> **Short exercise**
Using the listing below, report all lines holding the word "empty".
-=-=-=-=-
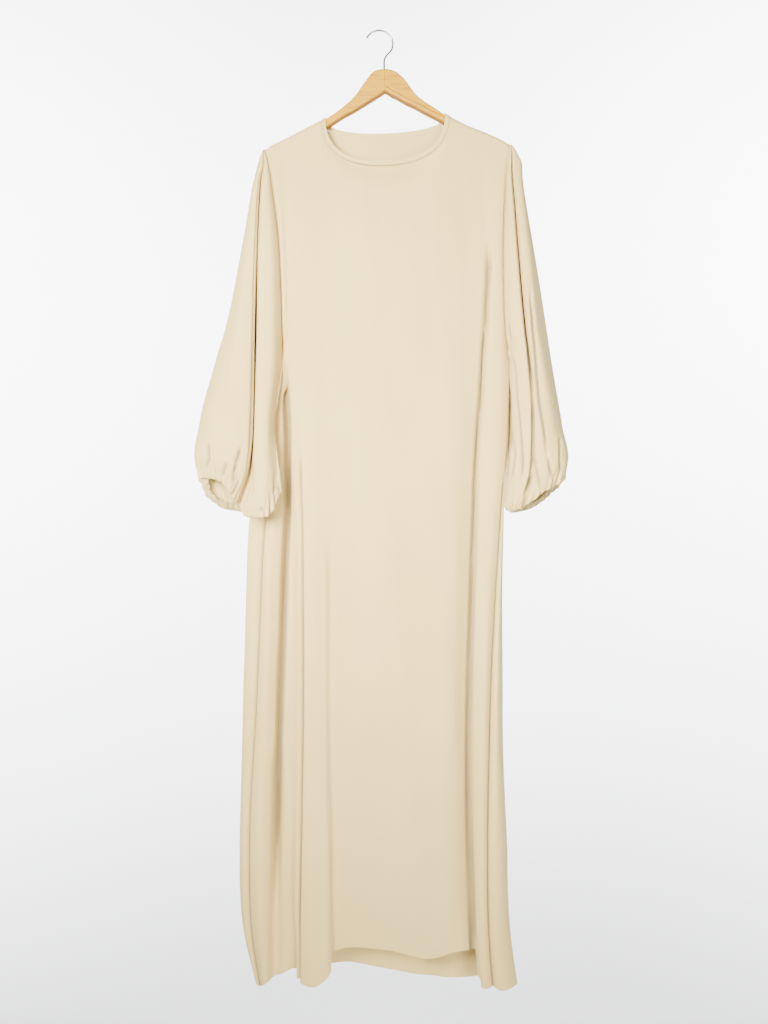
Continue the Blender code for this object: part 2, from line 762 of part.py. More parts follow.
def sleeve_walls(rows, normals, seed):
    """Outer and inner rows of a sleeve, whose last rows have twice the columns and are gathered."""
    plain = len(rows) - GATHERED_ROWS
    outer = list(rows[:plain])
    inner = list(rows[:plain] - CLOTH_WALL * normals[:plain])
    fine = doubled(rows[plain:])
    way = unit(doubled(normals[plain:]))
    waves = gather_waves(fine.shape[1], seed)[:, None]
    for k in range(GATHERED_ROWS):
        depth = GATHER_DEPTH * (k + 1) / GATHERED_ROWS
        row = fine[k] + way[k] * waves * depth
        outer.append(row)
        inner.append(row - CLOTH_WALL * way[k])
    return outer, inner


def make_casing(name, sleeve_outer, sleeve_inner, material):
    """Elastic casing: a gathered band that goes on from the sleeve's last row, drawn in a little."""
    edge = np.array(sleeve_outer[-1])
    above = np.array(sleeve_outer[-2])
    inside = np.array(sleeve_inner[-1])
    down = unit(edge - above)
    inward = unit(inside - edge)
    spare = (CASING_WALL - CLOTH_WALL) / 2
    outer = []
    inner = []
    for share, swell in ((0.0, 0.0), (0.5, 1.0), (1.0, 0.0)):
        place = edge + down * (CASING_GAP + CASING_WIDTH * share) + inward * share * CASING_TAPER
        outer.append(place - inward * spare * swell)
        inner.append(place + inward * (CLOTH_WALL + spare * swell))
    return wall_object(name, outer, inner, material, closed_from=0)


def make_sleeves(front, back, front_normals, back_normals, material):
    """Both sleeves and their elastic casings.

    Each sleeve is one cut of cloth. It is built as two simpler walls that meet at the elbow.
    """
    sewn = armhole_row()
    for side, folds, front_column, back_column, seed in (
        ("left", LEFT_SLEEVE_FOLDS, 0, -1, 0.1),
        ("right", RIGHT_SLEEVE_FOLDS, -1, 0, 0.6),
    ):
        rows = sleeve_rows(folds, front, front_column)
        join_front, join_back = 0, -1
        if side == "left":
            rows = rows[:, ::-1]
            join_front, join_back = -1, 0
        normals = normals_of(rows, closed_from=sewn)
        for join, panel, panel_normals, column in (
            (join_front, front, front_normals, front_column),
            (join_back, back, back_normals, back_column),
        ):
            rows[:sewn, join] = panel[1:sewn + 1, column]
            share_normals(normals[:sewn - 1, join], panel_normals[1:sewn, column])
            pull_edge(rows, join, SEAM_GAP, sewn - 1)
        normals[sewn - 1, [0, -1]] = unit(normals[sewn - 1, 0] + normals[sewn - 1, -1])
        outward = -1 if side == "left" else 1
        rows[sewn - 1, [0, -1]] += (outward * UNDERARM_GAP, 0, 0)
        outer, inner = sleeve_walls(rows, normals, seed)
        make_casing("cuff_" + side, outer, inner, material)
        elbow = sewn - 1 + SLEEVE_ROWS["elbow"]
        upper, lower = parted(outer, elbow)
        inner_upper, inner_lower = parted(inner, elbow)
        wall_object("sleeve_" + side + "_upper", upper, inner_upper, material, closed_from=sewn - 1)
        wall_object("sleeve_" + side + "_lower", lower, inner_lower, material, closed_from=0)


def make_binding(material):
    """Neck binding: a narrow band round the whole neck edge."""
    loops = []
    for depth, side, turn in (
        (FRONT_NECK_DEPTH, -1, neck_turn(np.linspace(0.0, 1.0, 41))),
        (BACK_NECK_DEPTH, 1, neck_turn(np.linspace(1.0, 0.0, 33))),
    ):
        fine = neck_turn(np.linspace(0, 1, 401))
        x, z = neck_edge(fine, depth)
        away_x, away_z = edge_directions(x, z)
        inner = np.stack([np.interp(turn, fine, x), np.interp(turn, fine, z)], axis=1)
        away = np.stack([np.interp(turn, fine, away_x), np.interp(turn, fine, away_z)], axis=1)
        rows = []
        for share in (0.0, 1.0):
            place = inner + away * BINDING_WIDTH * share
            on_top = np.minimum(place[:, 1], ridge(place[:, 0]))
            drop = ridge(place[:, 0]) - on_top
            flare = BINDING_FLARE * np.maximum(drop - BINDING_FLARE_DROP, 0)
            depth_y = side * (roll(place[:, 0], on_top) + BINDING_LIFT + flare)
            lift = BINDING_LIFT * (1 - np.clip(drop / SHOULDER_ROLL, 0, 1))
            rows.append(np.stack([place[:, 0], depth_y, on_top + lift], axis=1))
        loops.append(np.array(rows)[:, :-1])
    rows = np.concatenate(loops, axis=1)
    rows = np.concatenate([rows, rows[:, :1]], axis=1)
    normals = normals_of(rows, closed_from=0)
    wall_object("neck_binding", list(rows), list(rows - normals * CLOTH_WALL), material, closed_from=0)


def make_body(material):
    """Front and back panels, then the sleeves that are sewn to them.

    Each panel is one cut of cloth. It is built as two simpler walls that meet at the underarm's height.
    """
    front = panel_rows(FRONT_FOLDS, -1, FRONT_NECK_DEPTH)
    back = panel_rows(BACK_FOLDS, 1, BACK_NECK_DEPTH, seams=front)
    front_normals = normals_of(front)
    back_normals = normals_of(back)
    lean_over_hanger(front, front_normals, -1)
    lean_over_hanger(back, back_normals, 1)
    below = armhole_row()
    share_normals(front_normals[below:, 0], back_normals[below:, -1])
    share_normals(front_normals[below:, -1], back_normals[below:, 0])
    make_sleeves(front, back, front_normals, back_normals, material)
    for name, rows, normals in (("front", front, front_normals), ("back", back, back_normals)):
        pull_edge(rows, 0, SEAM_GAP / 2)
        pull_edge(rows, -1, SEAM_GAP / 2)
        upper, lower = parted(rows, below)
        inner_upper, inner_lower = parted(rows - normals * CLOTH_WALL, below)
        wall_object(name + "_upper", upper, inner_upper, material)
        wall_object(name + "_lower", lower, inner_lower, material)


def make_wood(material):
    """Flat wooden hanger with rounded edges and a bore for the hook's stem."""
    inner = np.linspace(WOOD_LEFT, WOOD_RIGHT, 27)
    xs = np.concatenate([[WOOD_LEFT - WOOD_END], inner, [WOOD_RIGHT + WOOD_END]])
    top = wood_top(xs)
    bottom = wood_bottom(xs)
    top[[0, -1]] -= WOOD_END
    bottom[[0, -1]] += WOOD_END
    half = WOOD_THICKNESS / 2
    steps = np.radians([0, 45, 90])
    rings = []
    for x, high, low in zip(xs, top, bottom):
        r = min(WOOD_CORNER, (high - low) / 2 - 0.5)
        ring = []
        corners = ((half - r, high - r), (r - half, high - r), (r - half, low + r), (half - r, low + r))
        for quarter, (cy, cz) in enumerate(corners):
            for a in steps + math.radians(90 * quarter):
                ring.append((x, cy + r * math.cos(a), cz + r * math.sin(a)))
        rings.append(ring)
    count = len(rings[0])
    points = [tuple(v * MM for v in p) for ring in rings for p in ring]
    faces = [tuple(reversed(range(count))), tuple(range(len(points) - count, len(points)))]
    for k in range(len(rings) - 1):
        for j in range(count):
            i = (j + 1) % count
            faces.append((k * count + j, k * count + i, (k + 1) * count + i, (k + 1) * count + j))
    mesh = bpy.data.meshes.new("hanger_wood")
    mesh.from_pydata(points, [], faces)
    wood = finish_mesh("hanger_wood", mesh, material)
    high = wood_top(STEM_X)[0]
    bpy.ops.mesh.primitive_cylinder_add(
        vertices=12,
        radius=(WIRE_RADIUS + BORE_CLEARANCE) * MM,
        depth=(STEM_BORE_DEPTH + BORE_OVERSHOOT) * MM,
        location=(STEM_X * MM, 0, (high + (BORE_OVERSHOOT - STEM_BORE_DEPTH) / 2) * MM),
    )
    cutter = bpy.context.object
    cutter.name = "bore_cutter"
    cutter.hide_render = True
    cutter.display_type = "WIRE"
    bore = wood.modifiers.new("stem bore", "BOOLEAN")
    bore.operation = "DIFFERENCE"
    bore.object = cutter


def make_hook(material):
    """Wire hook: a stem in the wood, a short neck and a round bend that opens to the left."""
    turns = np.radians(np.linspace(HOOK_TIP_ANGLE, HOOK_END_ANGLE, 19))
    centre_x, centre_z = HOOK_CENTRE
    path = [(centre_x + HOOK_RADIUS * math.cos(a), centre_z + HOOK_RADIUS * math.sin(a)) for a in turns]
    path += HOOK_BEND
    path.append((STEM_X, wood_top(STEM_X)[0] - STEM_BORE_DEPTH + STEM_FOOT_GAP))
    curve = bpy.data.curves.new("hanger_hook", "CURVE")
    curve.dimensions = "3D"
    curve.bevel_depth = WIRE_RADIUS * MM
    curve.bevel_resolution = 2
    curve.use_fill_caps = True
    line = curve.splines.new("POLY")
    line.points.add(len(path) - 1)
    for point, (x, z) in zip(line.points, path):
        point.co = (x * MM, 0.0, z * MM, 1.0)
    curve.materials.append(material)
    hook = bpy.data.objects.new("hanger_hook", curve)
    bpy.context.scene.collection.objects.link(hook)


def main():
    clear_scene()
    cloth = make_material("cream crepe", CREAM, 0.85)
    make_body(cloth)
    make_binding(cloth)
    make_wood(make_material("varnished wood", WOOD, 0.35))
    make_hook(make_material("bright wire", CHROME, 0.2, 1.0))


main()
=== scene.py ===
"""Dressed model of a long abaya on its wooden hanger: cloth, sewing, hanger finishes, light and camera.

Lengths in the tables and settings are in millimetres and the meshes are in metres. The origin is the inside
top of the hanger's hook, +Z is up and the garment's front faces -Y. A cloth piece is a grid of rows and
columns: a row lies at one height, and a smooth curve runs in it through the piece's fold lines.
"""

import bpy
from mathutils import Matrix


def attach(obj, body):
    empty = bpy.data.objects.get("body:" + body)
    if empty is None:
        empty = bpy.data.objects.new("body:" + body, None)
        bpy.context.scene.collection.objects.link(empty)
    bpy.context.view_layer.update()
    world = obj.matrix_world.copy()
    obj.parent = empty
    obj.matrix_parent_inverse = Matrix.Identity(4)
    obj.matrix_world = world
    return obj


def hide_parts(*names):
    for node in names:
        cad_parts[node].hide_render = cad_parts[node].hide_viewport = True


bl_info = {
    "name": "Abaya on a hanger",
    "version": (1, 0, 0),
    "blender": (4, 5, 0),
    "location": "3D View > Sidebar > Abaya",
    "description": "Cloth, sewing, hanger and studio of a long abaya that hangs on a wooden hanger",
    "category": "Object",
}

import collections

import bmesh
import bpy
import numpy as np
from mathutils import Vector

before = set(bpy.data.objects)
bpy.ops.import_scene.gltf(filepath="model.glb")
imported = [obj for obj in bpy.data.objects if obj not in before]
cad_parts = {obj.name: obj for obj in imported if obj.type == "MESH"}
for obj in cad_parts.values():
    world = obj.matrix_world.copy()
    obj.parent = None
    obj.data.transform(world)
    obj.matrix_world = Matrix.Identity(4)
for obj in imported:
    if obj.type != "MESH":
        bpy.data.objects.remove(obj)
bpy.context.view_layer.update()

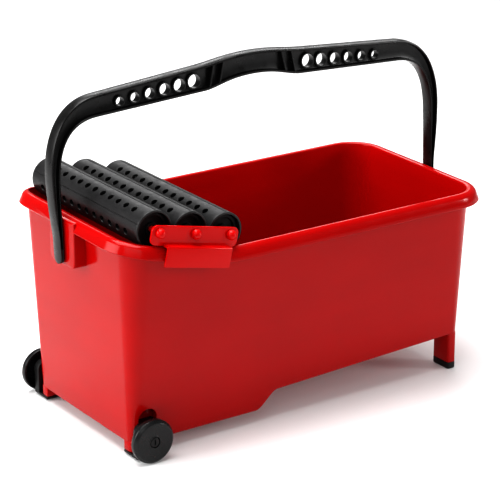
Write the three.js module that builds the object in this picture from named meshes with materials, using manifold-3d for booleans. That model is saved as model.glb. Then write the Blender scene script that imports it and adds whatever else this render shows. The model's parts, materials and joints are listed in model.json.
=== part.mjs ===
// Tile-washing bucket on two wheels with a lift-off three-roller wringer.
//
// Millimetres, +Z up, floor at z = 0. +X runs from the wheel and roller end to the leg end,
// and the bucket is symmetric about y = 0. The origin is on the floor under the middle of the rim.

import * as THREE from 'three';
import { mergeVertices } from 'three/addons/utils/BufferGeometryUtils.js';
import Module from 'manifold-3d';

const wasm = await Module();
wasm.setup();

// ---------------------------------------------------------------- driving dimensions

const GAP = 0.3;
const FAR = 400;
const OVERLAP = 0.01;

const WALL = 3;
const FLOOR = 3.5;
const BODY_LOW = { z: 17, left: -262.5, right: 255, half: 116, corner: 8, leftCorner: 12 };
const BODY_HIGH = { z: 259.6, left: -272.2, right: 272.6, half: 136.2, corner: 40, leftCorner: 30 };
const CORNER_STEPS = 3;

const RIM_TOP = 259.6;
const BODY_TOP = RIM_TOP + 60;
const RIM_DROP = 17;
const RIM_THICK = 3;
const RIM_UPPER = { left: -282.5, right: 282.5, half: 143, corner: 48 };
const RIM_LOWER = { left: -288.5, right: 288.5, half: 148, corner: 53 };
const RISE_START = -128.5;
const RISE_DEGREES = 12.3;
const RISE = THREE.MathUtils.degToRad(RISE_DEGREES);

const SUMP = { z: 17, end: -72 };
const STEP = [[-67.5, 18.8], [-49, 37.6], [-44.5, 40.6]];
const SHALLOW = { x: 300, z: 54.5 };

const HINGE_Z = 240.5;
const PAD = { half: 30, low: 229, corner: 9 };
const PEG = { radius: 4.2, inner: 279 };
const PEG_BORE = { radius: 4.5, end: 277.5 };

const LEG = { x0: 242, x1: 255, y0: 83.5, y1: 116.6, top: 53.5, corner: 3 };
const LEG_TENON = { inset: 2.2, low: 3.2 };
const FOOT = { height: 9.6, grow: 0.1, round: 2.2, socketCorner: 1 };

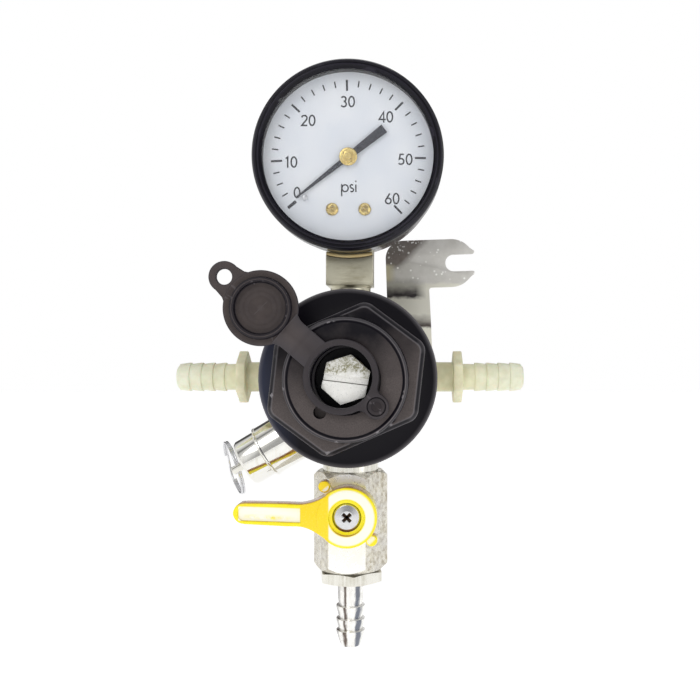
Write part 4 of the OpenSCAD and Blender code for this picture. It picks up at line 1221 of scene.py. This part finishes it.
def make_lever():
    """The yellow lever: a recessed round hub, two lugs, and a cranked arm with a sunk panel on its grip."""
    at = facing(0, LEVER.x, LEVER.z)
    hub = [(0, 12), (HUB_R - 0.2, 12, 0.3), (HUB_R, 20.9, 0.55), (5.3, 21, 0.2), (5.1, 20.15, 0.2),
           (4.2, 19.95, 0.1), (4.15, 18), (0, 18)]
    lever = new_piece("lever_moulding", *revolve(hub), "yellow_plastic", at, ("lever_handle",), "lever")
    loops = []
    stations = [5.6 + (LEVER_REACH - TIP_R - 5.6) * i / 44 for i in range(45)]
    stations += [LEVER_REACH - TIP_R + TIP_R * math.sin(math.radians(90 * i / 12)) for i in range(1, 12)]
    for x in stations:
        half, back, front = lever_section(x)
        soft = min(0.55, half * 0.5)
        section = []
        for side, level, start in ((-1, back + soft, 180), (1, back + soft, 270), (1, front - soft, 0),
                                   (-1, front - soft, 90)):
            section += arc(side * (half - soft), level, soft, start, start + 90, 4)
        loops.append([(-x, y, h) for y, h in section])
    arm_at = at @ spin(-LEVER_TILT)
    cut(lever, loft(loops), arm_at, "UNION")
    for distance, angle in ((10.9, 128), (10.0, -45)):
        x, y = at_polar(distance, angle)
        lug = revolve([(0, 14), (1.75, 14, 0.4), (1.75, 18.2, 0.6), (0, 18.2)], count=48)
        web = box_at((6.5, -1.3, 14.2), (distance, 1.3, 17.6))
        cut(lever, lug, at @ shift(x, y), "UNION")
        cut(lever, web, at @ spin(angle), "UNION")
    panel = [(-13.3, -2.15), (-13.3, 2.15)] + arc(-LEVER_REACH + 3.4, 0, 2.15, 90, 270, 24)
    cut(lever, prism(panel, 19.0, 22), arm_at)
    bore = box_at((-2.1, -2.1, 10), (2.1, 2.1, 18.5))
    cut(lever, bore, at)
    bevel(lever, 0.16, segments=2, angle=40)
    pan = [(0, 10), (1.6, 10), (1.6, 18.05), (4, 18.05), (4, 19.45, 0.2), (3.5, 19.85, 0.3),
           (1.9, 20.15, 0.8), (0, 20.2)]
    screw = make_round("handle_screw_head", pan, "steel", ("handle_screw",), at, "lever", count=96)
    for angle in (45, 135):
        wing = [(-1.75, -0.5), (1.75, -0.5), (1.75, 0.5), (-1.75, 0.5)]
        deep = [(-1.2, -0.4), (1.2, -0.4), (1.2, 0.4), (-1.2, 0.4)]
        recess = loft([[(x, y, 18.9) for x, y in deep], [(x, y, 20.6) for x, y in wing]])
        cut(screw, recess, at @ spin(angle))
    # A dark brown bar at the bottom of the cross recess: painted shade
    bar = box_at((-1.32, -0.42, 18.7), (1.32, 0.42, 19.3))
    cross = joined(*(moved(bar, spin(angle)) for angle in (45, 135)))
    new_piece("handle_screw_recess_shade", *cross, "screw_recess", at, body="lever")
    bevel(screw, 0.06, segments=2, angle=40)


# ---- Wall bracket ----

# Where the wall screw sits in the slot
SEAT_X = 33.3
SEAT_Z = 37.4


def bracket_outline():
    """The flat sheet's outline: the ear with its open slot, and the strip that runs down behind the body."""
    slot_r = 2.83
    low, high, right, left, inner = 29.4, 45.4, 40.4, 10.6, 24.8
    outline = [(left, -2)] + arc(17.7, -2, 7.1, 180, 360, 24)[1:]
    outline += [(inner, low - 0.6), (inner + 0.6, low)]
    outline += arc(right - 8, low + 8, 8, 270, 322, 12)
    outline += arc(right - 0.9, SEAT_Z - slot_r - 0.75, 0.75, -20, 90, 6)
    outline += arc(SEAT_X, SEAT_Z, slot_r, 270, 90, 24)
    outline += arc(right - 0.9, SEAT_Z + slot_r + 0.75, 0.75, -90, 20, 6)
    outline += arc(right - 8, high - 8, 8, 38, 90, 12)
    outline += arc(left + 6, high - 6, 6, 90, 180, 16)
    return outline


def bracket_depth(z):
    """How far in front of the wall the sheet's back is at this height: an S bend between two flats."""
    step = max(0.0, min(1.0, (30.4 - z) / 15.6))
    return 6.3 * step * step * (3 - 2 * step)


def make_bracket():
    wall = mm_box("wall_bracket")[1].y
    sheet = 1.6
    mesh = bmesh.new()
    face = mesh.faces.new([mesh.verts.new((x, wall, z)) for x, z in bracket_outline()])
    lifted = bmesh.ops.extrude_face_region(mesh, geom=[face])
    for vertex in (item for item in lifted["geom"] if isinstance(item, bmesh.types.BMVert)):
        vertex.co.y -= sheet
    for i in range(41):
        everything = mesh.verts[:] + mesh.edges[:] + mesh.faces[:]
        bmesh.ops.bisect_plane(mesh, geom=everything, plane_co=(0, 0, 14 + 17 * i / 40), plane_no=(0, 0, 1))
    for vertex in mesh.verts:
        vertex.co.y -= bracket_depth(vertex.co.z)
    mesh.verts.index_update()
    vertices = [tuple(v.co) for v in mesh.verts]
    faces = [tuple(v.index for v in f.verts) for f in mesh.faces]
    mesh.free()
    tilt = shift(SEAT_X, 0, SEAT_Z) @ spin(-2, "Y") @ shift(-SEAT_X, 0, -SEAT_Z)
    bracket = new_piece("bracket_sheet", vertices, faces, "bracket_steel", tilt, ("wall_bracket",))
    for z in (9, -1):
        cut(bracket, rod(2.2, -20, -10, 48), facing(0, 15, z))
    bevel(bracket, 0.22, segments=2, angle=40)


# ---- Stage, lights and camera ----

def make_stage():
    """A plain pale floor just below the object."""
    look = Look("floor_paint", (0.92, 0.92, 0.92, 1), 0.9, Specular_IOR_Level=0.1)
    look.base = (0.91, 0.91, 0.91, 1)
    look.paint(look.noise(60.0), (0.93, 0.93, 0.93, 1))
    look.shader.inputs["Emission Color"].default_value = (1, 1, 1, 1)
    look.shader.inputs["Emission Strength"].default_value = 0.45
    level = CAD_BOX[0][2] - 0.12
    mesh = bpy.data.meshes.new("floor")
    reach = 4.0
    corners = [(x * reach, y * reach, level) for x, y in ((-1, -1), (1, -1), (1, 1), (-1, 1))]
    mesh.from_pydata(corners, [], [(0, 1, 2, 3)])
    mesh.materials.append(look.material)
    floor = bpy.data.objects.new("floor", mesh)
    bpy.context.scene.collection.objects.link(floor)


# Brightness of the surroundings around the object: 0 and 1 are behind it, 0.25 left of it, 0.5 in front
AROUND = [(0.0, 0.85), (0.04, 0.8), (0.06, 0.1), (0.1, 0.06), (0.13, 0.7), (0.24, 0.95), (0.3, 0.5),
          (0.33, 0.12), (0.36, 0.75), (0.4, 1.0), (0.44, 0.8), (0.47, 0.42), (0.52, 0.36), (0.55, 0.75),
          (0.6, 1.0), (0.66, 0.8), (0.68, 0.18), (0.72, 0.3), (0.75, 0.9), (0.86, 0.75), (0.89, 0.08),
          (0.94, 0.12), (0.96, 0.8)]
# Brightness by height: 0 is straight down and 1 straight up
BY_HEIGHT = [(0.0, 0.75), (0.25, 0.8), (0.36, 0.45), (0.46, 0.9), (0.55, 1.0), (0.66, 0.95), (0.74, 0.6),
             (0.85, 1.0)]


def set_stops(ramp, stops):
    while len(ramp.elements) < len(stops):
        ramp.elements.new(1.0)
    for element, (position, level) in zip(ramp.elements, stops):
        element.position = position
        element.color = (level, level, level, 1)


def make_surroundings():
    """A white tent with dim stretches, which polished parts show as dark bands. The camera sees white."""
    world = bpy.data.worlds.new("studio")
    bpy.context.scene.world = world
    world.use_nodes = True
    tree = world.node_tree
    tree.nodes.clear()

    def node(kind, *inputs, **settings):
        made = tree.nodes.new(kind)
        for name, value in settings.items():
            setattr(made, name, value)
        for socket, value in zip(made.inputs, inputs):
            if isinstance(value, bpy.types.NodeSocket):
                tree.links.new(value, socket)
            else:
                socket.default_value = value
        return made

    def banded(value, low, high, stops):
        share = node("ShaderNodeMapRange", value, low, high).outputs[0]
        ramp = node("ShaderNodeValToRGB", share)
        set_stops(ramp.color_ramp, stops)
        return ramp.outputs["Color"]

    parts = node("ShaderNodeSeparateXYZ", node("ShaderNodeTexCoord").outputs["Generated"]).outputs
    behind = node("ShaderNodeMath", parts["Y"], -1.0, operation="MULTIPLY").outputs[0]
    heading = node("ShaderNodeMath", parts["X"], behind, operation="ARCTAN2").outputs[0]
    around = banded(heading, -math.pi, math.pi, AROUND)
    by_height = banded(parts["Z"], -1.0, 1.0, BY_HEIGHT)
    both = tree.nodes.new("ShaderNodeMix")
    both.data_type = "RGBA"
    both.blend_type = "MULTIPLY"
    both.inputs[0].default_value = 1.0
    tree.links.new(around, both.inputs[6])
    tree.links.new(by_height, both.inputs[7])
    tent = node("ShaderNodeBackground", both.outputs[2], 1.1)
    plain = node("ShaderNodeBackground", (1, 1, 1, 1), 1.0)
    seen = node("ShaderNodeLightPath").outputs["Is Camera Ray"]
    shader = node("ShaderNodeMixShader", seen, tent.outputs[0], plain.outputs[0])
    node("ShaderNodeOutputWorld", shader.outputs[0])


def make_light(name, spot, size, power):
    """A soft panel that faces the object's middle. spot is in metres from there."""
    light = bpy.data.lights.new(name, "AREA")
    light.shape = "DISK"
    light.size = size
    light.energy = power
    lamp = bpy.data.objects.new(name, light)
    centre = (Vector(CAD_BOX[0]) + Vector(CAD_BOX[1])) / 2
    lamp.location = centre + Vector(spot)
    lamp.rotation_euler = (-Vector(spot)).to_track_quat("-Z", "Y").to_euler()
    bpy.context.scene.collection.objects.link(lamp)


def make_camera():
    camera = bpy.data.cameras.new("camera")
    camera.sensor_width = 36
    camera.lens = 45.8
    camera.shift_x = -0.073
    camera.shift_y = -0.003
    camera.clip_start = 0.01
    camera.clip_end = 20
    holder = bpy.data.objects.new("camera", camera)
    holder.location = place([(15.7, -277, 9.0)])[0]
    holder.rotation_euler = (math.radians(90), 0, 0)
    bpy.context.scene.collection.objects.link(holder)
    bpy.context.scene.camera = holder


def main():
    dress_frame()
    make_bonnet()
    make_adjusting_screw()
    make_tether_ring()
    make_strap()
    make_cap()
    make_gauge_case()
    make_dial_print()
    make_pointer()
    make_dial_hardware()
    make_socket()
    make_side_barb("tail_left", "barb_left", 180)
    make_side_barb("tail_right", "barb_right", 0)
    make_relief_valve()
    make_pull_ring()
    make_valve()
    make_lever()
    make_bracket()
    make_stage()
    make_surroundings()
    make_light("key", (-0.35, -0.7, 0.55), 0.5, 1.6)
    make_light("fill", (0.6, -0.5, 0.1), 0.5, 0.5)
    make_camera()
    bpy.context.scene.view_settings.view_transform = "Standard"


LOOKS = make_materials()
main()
-=-=-=-=-
> **Answer to this exercise**
    empty = bpy.data.objects.get("body:" + body)
    if empty is None:
        empty = bpy.data.objects.new("body:" + body, None)
        bpy.context.scene.collection.objects.link(empty)
    obj.parent = empty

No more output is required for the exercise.